Domitian decided to build this forum to unify the space between the Julian and Augustian Forums and the Temple of Peace, erected by his father Vespasian, with the neighboring district of Subura, to the north, and for this reason is also known as the Transitional Forum. It is a long and narrow space, at whose end stands the temple to Minerva. Due to the death of Domitian, this forum was inaugurated by his successor, Nerva.

d) The Forum of Trajan (98-117 AD)

It is the largest of all the forums in Rome, as big as all the other forums together.
The complex was built to celebrate the victory of Trajan over the Dacians, a town in Romania. The majesty of the complex is due to the need to demonstrate the power of Trajan, born in Spain, who needed to be accepted as the heart of Roman citizens.

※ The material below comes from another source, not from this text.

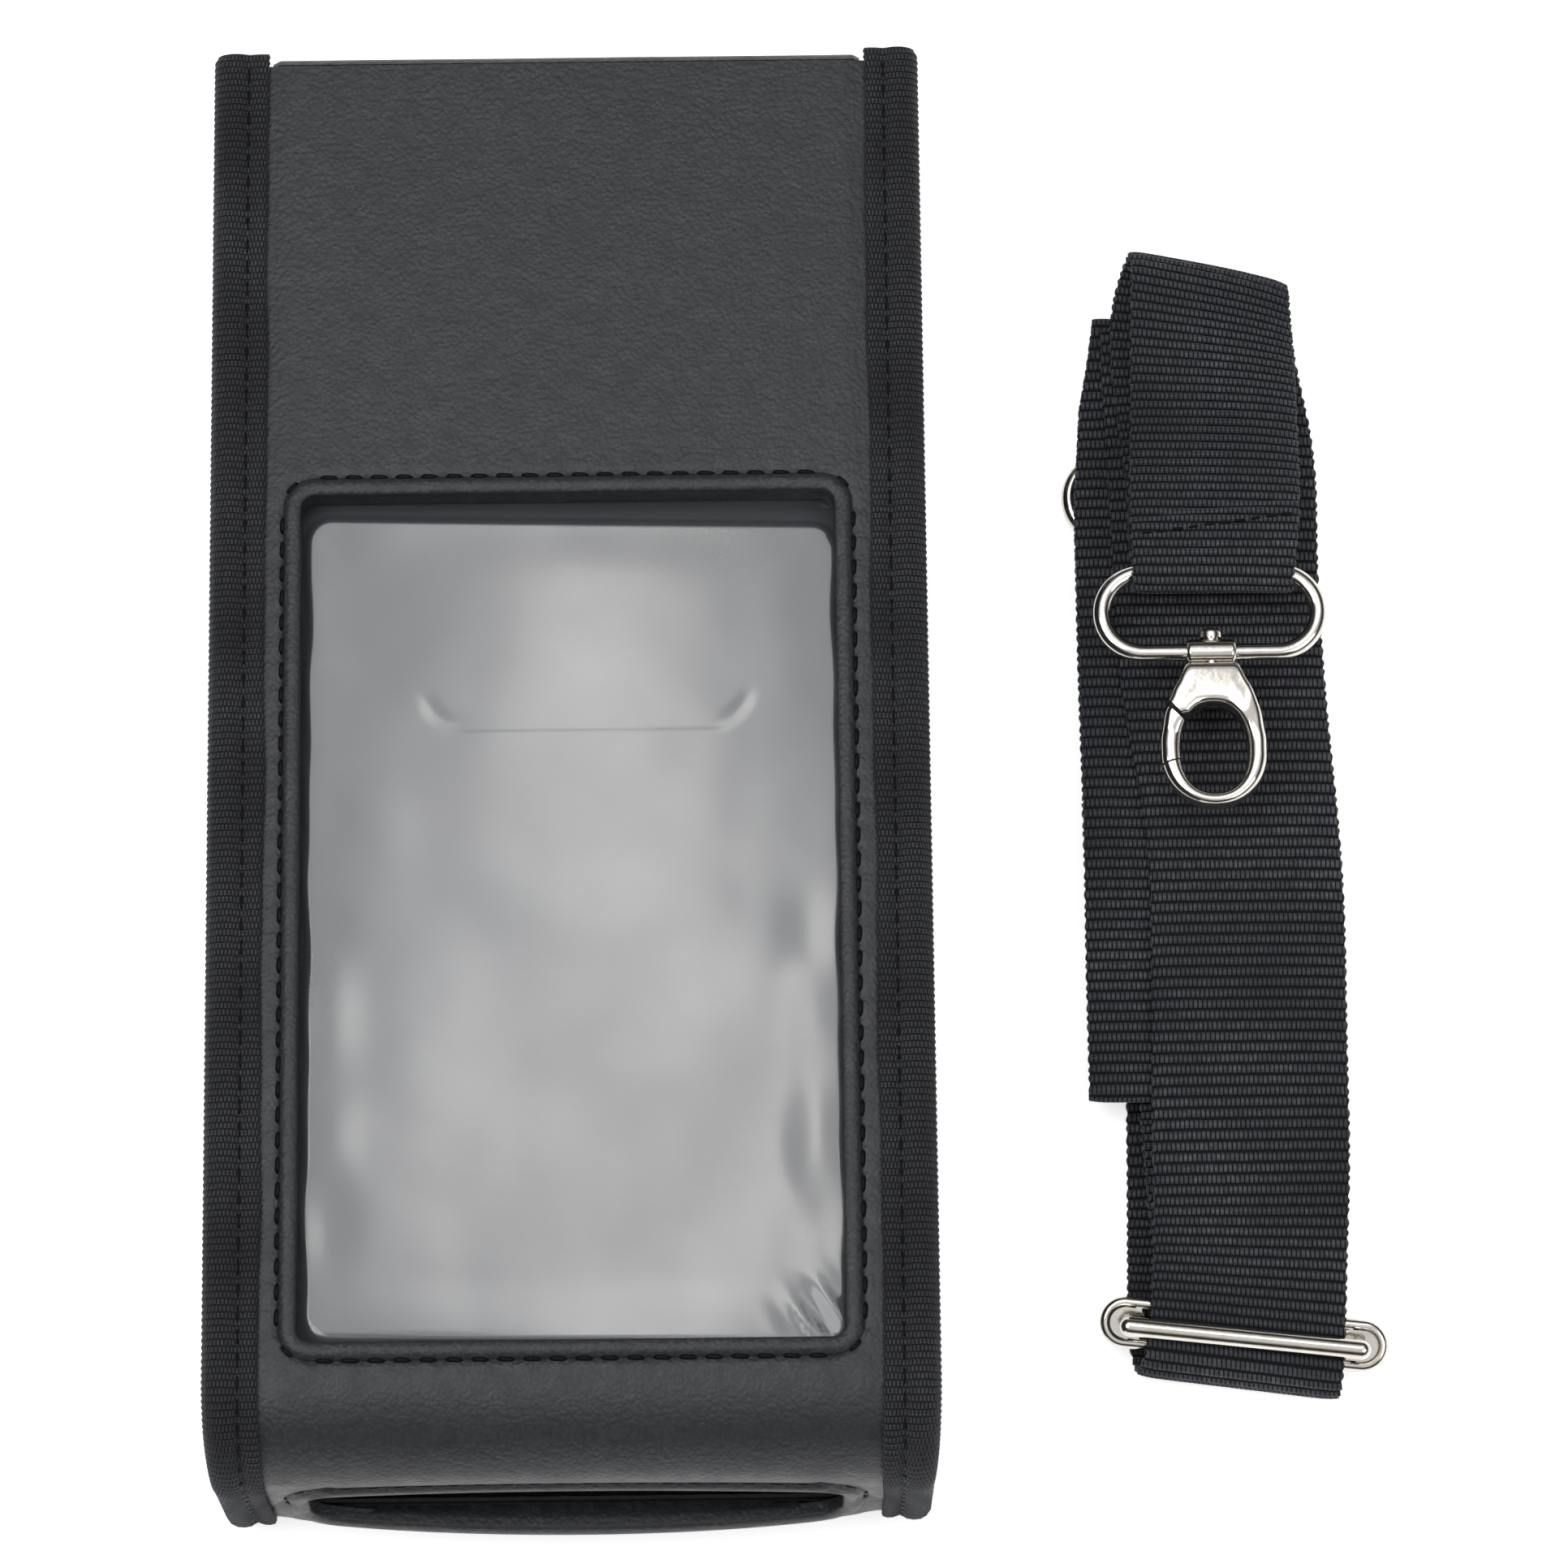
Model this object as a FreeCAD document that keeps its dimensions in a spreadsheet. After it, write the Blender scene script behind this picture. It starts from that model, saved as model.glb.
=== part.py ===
"""Leather window case for a handheld terminal, with its clip-on shoulder strap folded beside it.

The case lies on its back: +Z is out of the window, +Y is the flap end, +X is its right side.
The origin is the middle of the back's rest face. Lengths are in millimetres.
"""
import FreeCAD, Part
import math
import os
import re
from FreeCAD import Placement, Rotation, Vector

doc = FreeCAD.newDocument("window_case")
dims = doc.addObject("Spreadsheet::Sheet", "Dims")

DRIVING = [
    # the case's outline
    ("case_half", 47.0, "half of the width over the binding tapes"),
    ("case_top", 96.0, "flap end of the case"),
    ("case_foot", 96.0, "from the origin to the outer face of the bottom"),
    ("front_face", 40.0, "outer face of the front leather"),
    ("wrap_back", 2.6, "outer face of the back leather beside the pad"),
    ("roll_radius", 12.0, "roll between the front and the bottom"),
    ("heel_radius", 5.0, "bend between the bottom and the back"),
    ("wrap_split", 9.0, "height where the front and back leathers meet on the bottom"),
    ("body_top", 93.2, "open end of the case's walls under the flap"),
    # layers
    ("leather", 1.3, "thickness of the wrap leather"),
    ("gusset_skin", 1.2, "thickness of the gusset leather"),
    ("foam", 2.0, "foam behind the front leather"),
    ("lining", 0.6, "thickness of each lining"),
    ("board", 1.2, "stiffener board in the back"),
    # seams and binding
    ("tape_skin", 0.7, "thickness of the binding tape"),
    ("tape_inner", 39.6, "half of the width between the tapes' front edges"),
    ("tape_lap", 41.2, "half of the width between the tapes' hidden edges"),
    ("flange_half", 46.3, "half of the width over the bound seam flanges"),
    ("gusset_half", 40.6, "half of the width over the side gussets"),
    ("panel_half", 38.9, "half of the width of foam, board and linings"),
    # window
    ("window_half", 35.0, "half of the clear window width"),
    ("window_head", 34.0, "clear window edge nearest the flap"),
    ("window_sill", 79.0, "from the origin to the clear window edge nearest the bottom"),
    ("window_corner", 1.9, "corner radius of the clear window"),
    ("lip_width", 2.0, "width of the turned edge round the window"),
    ("lip_rise", 0.3, "how far the turned edge stands above the leather"),
    ("film_skin", 0.5, "thickness of the clear film"),
    ("film_lap", 3.0, "how far the film runs under the leather at its ends"),
    ("film_half", 38.5, "half of the film's width"),
    # bottom slot
    ("slot_half", 34.5, "half of the slot's width"),
    ("slot_low", 12.0, "slot edge nearest the back"),
    ("slot_high", 24.0, "slot edge nearest the front"),
    ("facing_width", 2.5, "width of the facing round the slot"),
    ("facing_skin", 1.0, "thickness of the facing"),
    # padded back
    ("pad_half", 37.5, "half of the width of the back pad"),
    ("pad_top", 54.0, "pad edge nearest the flap"),
    ("pad_foot", 86.0, "from the origin to the pad edge nearest the bottom"),
    ("pad_skin", 1.2, "thickness of the pad's leather"),
    # flap
    ("flap_half", 39.2, "half of the flap's width over the mouth"),
    ("tail_half", 36.0, "half of the tail's width"),
    ("tail_end", 57.0, "end of the flap's tail on the back"),
    ("tail_face", 0.4, "gap between the tail and the surface below"),
    ("flap_skin", 1.2, "thickness of the flap leather"),
    ("flap_bend", 3.0, "outer bend radius of the flap"),
    ("flap_start", 94.6, "where the flap leaves the front leather"),
    ("pad_clear", 0.1, "gap between the hook pad and the loop pad"),
    ("hook_pad_skin", 0.55, "thickness of the hook pad"),
    ("fastener_half", 12.5, "half of the length of the hook and loop pads"),
    ("fastener_mid", 72.0, "middle of the hook and loop pads"),
    # D rings and their tabs
    ("dee_wire", 1.1, "wire radius of the D rings"),
    ("dee_radius", 9.9, "radius of the D rings' bow"),
    ("dee_bar", 74.0, "place of the D rings' straight bars"),
    ("dee_height", 21.0, "height of the D rings' middle"),
    ("dee_stand", 42.8, "from the origin out to the D rings' bars"),
    ("dee_clear", 0.08, "running clearance of the D ring in its tab"),
    ("tab_half", 8.2, "half of the tabs' width"),
    ("tab_end", 52.0, "sewn end of the tabs"),
    ("tab_skin", 2.4, "thickness of the doubled tab"),
    ("rivet_mid", 62.0, "place of the rivets"),
    ("rivet_head", 3.6, "radius of the rivet heads"),
    ("rivet_rise", 0.9, "height of the rivet heads"),
    ("rivet_shank", 1.4, "radius of the rivet shanks"),
    # strap webbing
    ("web_skin", 1.2, "thickness of the webbing"),
    ("web_half", 13.0, "half of the webbing's width"),
    ("web_ring_half", 10.25, "half of the webbing's gathered width in the rings"),
    ("strap_mid", 88.0, "middle of the lower run"),
    ("strap_foot", 77.2, "from the origin to the centre of the lower fold"),
    ("strap_head", 66.0, "upper end of the lower run"),
    ("strap_rise", 0.02, "slope of the upper layers"),
    ("run_level", 7.85, "underside of the lower run above the rear fold"),
    ("rear_mid", 81.3, "middle of the rear layers"),
    ("rear_foot", 40.6, "from the origin to the rear layers' lower fold"),
    ("rear_head", 66.8, "rear layers' upper fold"),
    ("rear_level", 5.35, "underside of the rear layers at their lower fold"),
    ("rear_stack", 2.4, "thickness of the two rear layers"),
    ("loop_head", 69.0, "centre of the upper loop's fold"),
    ("loop_drop", 12.2, "underside of the upper loop"),
    ("loop_tail", 37.0, "sewn end of the upper loop"),
    ("ring_loop_clear", 0.25, "room between a ring's wire and its webbing loop"),
    # swivel hooks, each in its own frame: the ring's lower bar is at the origin
    ("ring_wire", 1.15, "wire radius of the rings"),
    ("ring_bend", 5.6, "centreline radius of the rings' ends"),
    ("ring_straight", 17.8, "straight length of the rings' bars"),
    ("boss_radius", 1.75, "radius of the swivel boss on the ring"),
    ("boss_half", 3.3, "half of the boss's length"),
    ("shank_radius", 1.05, "radius of the swivel pin"),
    ("shank_clear", 0.08, "running clearance of the swivel pin"),
    ("head_radius", 1.5, "radius of the swivel pin's head"),
    ("head_rise", 1.3, "height of the swivel pin's head"),
    ("swivel_gap", 0.1, "end play of the swivel"),
    ("hook_skin", 4.4, "thickness of the hook"),
    ("hook_bow", 7.1, "outer radius of the hook's bow"),
    ("hook_reach", 14.5, "from the ring's bar to the centre of the bow"),
    ("hook_neck", 3.45, "half of the hook's width at the swivel"),
    ("hook_edge", 0.8, "rounding of the hook's outer edges"),
    ("eye_edge", 0.7, "rounding of the hook opening's edges"),
    ("eye_half", 4.5, "half of the hook opening's width"),
    ("eye_top", 7.8, "from the ring's bar to the top of the opening"),
    ("eye_foot", 19.8, "from the ring's bar to the foot of the opening"),
    ("gate_top", 8.5, "from the ring's bar to the gate's upper end"),
    ("gate_foot", 17.0, "from the ring's bar to the gate's free end"),
    ("gate_gap", 0.2, "gap at the gate's pivot end"),
    ("gate_nose", 0.42, "gap at the gate's free end"),
    ("gate_swing", 24.0, "how far the gate opens, in degrees"),
    ("gate_skin", 3.2, "thickness of the gate"),
    ("pivot_out", 4.3, "gate pivot, out from the hook's axis"),
    ("pivot_down", 7.6, "gate pivot, from the ring's bar"),
    ("knuckle", 1.05, "radius of the gate's knuckle"),
    ("knuckle_skin", 2.0, "thickness of the gate's knuckle"),
    ("gate_pin", 0.5, "radius of the gate pin"),
    ("pin_clear", 0.05, "running clearance of the gate on its pin"),
    ("spring_bend", 0.85, "radius of the gate spring's coil"),
    ("spring_wire", 0.2, "wire radius of the gate spring"),
    ("spring_pitch", 0.75, "pitch of the gate spring"),
    ("spring_run", 3.0, "length of the gate spring"),
    ("front_hook_x", 85.4, "place of the upper hook's ring bar"),
    ("front_hook_y", 17.8, "place of the upper hook's ring bar"),
    ("front_hook_z", 17.4, "height of the upper hook's ring bar"),
    ("rear_hook_x", 82.1, "place of the lower hook's ring bar"),
    ("rear_hook_y", 49.9, "place of the lower hook's ring bar"),
    ("rear_hook_z", 2.6, "height of the lower hook's ring bar"),
    # slider
    ("slider_x", 87.9, "middle of the slider"),
    ("slider_y", 72.4, "from the origin to the middle of the slider"),
    ("slider_z", 4.4, "height of the slider's frame"),
    ("slider_tilt", 16.7, "slope of the slider's frame"),
    ("slider_skew", 6.5, "turn of the slider across the webbing"),
    ("slider_pitch", 2.65, "from the middle of the frame to each long bar"),
    ("slider_wire", 0.8, "wire radius of the slider's frame"),
    ("slider_straight", 31.4, "straight length of the slider's long bars"),
    ("slider_bar", 1.3, "radius of the bar over the webbing"),
    ("slider_reach", 15.3, "half of the length between the bar's posts"),
    ("slider_lift", 5.75, "from the frame up to the bar"),
    ("slider_post", 0.9, "radius of the bar's posts"),
    ("slider_web", 1.0, "thickness of the slider's end webs"),
    ("sewn_skin", 0.9, "thickness of the webbing sewn round the slider"),
    ("sewn_tail", 3.4, "length of the sewn tail beyond the bar"),
]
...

Trajan's Forum, 300 x 185 m, was built by the architect Apollodorus of Damascus (author of the Pantheon ). For its construction it was necessary to excavate part of the Capitoline and Quirinal hills.

In the south curved-shaped facade there was a triumphal arch, facing the Forum of Augustus and leading to a large square of 200 x 120 m.

On either side of it, there were other semicircular exedras, and the rear, instead of a temple as in the other forums, the Ulpia Basilica stood perpendicularly, the largest built in Rome (170 x 90 m), whose side apses echoed the exedras, inspired by the Forum of Augustus. Next to it is the monumental Trajan's column, flanked by two lateral libraries, one Greek and one Latin. Completes the forum a temple of the emperor Trajan himself, revered as a god, located in a second courtyard and defined by a curved wall.

Along with the Forum of Trajan, following the curved shape of one of his exedras, is the important market of Trajan , which we discuss in a future post.